The Technology Asset Protection Association (TAPA) offers a universal industry standard, which indicates the level of investment a company has made to ensure stock security. Various degrees of certification are available, with A-class representing the highest standard.
“We’ve invested a huge amount of money in security equipment, because these items are highly valuable,” says Van Doorn. “Our facilities are A-class TAPA compliant, meaning that they are 100% compliant with its regulations. We see this as one of the demands that will become a key differentiator going forward.”
Van Doorn believes consumer electronics manufacturers and traders will increasingly demand that their product is stored in a safe facility, complying with these standards, especially as they look to enter markets where the risk of theft is even higher. “It’s on the back of our investment in this respect that we are able to win some key consumer electronics contracts,” he adds.
As the benefits of outsourcing supply chain management becomes more apparent to the consumer electronics market, the number of companies turning to logistics providers should continue to increase.

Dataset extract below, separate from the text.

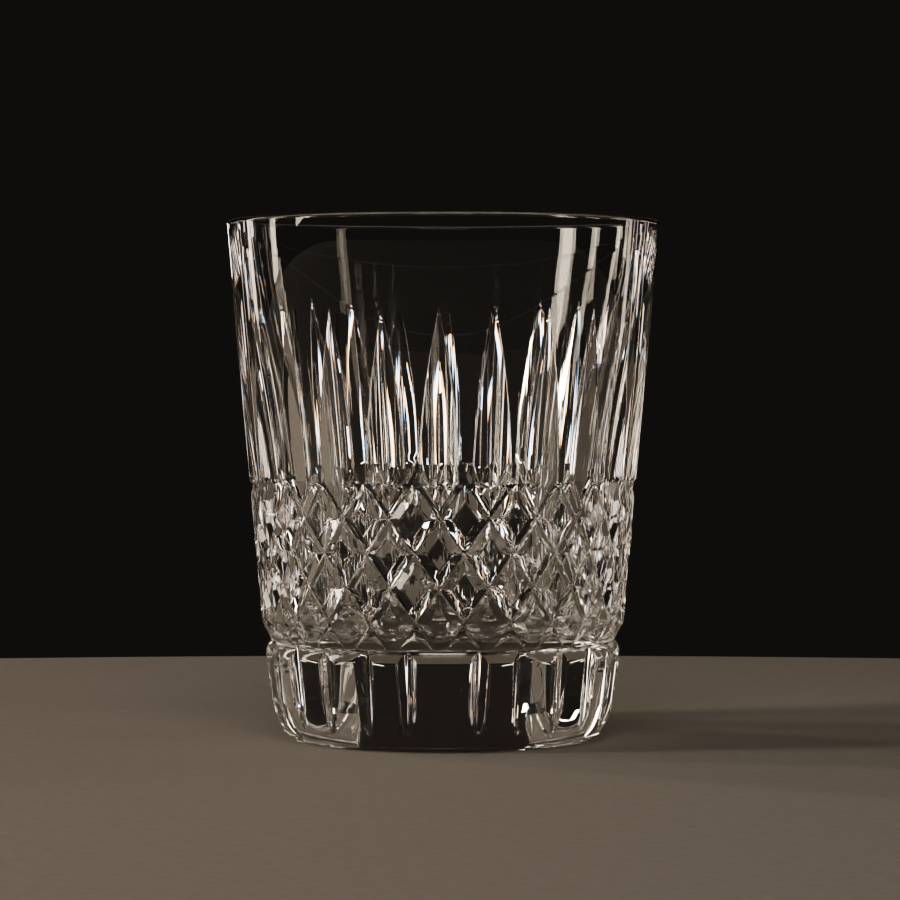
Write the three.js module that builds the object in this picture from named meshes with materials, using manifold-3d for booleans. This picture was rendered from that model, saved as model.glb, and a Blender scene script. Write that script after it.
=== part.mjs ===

In addition to providing larger economies of scale to handle the transportation and warehousing requirements of multiple clients, logistics fi rms can also offer a diverse array of services, such as shipping, after-sales delivery support and product customisation.
A key benefit of outsourcing logistics is that it enables channel players to effectively control their distribution costs, without facing the added management and logistical burden of dealing with these issues inhouse.
By outsourcing logistics contracts with a particular service provider, who is then responsible for providing logistical support at a set price or pricing plan, channel players can also avoid spiralling costs associated with failures in supply chain management.
This doesn’t mean that problems in the supply chain will not occur, but given the expertise of these service providers, whose core business focuses on logistics issues, it is safe to say that the risks of delay can be significantly reduced.